## DIRECTIONS FOR THIS TASK
Wherever the word "imported" appears in a line, copy that line.

## DATA EXCERPTS

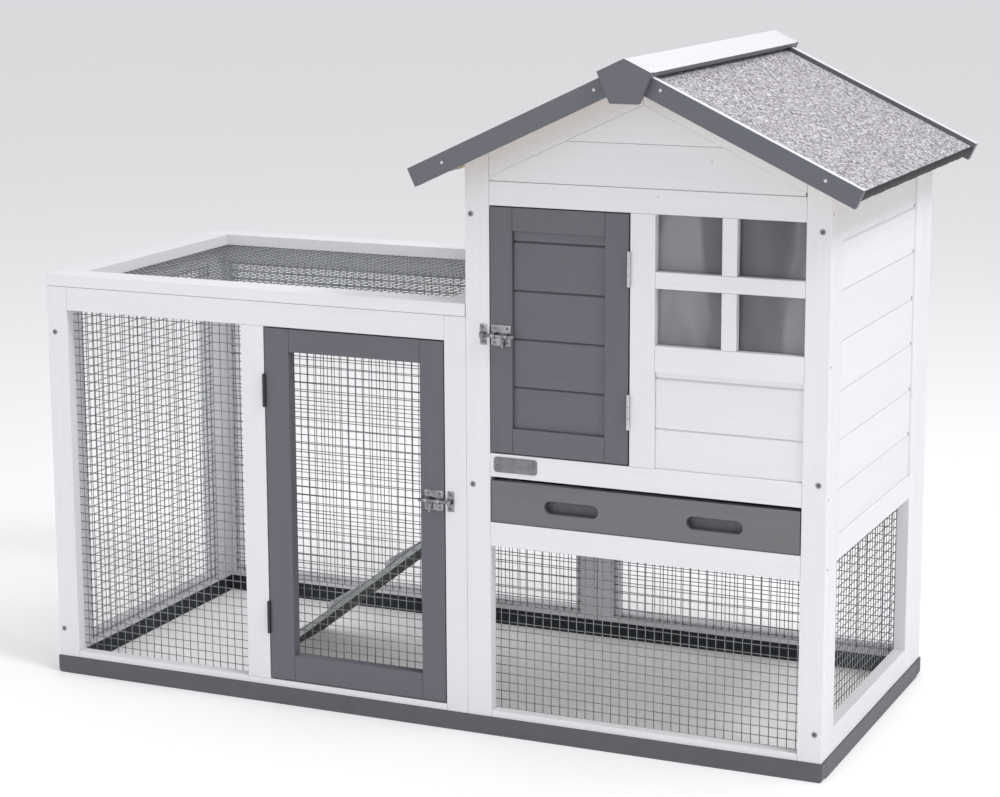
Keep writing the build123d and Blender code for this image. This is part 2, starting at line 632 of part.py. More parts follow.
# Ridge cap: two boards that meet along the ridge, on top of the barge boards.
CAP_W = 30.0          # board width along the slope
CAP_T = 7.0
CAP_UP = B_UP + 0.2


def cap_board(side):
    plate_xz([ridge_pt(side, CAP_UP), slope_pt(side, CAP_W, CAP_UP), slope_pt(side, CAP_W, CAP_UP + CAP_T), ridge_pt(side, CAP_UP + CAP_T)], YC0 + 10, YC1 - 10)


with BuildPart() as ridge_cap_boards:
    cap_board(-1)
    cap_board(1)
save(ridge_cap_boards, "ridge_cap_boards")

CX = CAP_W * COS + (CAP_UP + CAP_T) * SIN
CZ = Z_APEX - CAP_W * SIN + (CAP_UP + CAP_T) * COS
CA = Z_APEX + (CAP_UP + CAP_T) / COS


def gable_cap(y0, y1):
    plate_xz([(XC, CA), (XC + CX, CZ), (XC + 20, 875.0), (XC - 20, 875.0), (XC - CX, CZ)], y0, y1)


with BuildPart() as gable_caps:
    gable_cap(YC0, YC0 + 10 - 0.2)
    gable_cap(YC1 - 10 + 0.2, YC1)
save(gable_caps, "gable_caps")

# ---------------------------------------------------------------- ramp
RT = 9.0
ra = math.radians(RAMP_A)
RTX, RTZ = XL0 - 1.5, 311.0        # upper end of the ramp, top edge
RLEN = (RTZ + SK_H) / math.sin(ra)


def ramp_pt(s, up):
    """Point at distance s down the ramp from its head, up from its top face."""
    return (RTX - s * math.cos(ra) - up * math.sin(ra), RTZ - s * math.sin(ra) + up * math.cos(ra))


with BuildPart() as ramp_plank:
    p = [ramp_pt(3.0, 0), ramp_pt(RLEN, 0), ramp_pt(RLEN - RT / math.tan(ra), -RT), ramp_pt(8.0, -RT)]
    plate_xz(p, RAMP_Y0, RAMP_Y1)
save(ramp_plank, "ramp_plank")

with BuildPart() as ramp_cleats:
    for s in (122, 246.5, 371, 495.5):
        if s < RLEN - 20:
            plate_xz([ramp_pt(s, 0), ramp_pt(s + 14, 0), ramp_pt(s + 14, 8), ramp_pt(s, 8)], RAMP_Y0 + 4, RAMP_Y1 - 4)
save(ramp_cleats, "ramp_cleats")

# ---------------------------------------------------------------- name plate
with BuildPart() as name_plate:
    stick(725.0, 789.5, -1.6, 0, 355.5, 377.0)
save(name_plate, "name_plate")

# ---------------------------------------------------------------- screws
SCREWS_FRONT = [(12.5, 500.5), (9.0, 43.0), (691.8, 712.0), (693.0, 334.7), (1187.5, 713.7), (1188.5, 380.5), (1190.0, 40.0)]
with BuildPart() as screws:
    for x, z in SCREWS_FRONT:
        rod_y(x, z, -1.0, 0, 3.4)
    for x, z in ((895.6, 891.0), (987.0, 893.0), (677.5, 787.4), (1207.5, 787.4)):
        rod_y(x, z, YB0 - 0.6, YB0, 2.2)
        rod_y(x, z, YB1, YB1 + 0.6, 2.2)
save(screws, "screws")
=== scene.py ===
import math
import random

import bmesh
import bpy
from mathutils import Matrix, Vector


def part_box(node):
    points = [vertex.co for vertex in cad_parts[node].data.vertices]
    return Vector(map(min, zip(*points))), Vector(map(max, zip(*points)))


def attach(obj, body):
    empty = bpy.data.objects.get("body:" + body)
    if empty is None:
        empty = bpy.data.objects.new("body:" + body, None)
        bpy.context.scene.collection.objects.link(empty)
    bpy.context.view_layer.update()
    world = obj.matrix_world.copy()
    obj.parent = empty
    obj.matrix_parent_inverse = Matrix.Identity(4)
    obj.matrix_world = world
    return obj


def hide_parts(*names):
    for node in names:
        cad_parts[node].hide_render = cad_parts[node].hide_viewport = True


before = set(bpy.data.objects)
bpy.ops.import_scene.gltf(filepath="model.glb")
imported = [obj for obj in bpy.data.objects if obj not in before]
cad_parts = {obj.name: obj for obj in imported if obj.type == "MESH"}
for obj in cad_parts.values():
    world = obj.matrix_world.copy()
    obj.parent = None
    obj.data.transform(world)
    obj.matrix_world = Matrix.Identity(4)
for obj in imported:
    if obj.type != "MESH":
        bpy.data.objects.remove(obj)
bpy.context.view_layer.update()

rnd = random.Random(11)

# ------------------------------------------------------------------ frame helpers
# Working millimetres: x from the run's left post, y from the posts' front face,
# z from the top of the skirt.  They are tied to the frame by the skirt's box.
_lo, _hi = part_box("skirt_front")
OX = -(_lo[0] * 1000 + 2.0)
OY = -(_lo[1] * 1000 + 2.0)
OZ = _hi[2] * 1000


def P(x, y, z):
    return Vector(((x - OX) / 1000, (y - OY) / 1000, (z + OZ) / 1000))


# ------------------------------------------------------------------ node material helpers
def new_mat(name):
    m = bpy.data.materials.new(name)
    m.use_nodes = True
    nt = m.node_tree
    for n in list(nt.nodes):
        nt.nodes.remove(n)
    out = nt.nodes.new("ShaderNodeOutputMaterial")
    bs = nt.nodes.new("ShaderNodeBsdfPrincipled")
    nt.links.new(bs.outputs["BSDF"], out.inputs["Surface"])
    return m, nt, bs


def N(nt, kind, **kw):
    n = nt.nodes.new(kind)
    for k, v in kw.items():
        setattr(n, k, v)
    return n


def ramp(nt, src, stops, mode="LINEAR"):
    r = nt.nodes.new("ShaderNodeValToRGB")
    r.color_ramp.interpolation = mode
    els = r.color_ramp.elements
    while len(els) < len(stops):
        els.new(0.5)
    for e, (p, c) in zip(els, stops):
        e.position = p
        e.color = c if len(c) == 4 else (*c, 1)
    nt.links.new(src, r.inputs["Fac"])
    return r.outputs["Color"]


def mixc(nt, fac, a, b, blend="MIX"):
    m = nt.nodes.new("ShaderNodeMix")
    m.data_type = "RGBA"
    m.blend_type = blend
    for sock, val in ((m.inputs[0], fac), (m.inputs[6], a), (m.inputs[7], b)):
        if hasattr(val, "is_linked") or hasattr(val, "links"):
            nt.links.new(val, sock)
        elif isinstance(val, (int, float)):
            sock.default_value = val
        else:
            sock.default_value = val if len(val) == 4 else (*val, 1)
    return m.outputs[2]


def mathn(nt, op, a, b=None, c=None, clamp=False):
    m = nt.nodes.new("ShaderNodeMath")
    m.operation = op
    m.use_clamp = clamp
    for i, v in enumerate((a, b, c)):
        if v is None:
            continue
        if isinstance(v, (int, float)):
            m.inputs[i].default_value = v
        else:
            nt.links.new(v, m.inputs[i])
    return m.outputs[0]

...

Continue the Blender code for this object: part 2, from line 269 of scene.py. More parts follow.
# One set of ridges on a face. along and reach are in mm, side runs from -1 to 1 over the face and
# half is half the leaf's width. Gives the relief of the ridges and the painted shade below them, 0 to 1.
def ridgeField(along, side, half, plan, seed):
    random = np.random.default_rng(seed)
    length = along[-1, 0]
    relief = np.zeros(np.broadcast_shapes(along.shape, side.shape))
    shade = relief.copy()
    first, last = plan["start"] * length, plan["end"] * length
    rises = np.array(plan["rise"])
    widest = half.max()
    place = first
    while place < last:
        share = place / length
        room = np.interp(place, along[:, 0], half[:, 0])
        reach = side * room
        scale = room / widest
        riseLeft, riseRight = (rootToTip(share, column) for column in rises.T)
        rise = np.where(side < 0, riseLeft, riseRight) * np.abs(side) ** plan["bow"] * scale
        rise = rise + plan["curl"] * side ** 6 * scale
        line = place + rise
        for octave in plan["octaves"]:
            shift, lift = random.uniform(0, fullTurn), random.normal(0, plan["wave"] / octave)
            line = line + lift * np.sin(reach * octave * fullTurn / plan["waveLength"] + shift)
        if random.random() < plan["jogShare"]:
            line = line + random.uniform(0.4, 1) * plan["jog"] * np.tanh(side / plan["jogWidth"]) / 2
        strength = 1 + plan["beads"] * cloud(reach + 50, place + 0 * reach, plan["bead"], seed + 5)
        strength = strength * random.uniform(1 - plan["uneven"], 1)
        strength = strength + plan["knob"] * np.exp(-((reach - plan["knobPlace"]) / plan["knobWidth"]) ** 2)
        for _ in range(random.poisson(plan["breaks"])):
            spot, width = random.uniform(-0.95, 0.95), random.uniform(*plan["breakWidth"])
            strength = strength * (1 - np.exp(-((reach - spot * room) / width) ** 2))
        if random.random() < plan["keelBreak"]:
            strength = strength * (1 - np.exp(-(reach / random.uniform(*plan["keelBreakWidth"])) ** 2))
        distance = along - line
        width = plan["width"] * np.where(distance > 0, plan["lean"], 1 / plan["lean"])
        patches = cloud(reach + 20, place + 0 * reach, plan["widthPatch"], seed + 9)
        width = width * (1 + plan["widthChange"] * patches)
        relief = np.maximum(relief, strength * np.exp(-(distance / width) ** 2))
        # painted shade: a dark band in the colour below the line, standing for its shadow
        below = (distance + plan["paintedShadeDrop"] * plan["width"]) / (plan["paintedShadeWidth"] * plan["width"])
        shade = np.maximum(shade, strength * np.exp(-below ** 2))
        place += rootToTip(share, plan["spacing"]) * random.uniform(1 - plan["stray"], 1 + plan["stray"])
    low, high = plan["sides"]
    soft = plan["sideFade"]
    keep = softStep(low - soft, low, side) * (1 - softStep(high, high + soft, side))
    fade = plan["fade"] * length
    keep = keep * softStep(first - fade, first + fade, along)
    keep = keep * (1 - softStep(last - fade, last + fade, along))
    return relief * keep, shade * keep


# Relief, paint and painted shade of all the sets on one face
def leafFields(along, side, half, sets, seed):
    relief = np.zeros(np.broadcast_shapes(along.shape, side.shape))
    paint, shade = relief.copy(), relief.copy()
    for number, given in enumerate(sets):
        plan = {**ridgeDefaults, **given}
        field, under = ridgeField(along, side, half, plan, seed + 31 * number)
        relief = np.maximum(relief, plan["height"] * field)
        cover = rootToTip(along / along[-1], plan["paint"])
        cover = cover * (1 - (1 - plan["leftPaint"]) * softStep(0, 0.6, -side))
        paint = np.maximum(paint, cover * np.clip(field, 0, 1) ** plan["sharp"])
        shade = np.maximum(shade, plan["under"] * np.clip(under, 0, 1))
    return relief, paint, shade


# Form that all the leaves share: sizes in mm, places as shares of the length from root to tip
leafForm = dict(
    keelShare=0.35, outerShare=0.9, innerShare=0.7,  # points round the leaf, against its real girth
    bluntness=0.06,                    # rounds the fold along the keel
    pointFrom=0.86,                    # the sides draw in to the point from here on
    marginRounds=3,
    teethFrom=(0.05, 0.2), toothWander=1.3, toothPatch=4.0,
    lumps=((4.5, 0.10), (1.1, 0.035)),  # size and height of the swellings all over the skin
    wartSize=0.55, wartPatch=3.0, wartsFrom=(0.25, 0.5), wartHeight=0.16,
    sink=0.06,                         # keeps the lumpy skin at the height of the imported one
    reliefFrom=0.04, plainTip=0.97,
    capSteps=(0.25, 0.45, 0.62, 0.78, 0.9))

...

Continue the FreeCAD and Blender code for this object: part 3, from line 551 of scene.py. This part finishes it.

## CORRECT ANSWER
imported = [obj for obj in bpy.data.objects if obj not in before]
cad_parts = {obj.name: obj for obj in imported if obj.type == "MESH"}
for obj in imported:
    sink=0.06,                         # keeps the lumpy skin at the height of the imported one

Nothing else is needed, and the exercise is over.